Nas orações ou actos de culto, há vários epítetos que podem ser usados para uma maior precisão nas palavras proferidas ou pedidos feitos. Por exemplo, Repulsor ou Guardião para protecção, Médico ou Curador para saúde (do cão ou dos seus donos), Viator ou Caminheiro para viagens, Psicopompo para a condução ou protecção dos mortos (animais e humanos), até mesmo Farejante para auxílio na busca de coisas ou pessoas perdidas.

Já para símbolos de Quangeio, uma vez mais não dispomos de exemplos herdados do passado, há que conceber novos para os nossos dias. Uma hipótese é uma pegada de um cão com uma estrela no meio, simbolizando simultaneamente o animal divino e o corpo celeste que marca a época da sua festividade, ou variações como o busto de um cão encimado por uma estrela. Há nisto também uma referência territorial, uma vez que, conforme se disse e a julgar pelos achados arqueológicos, o antigo culto de Quangeio pode ter tido como ponto central a região no sopé sul da serra da Estrela, montanha que dá nome a uma raça de cão.
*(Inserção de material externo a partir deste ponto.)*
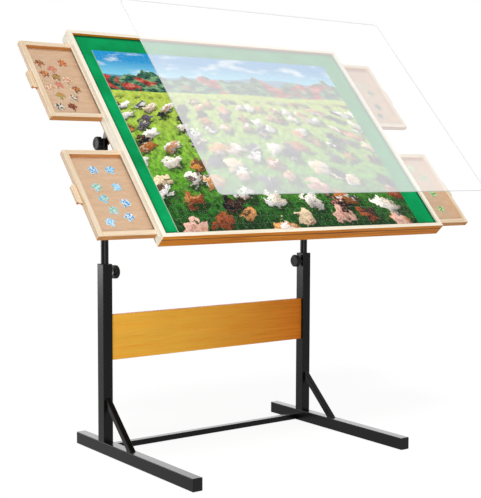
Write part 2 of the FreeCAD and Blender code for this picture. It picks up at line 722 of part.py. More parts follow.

Referências bibliográficas
ALARCÃO, Jorge. 2009. “A religião dos Lusitanos e Calaicos”, in Conimbriga XLVIII. Coimbra: Universidade de Coimbra, páginas 81-121.

ENCARNAÇÃO, José d’. 2002. “Das religiões e divindades indígenas na Lusitânia”, in Religiões da Lusitânia. Loquuntur Saxa, coord. José Cardim Ribeiro. Lisboa: Museu Nacional de Arqueologia, páginas. 11-16.

FREITAS FERREIRA, Daniela Filipa de. 2012. Memória coletiva e formas representativas do (espaço) religioso. Dissertação de Mestrado em Arqueologia, Porto: Faculdade de Letras da Universidade do Porto.

GREEN, Miranda. 2011. The gods of the Celts. Stroud: Sutton Publishing.

JONES, Constance e RYAN, James D. 2007. Encyclopaedia of Hinduism. Nova Iorque: Facts on File.

MAIER, Bernhard. 1997. Dictionary of Celtic religion and culture, trad. Cyril Edwards. Woodbridge: Boydell Press.

MONTEIRO TEIXEIRA, Sílvia. 2014. Cultos e cultuantes no Sul do território actualmente português em época romana (sécs. I a. C. – III d. C.). Dissertação de Mestrado em Arqueologia, Lisboa: Faculdade de Letras da Universidade de Lisboa.

OLIVARES PEDREÑO, Juan Carlos. 2002. Los Dioses de la Hispania Céltica. Madrid: Real Academia de Historia; Universidad de Alicante.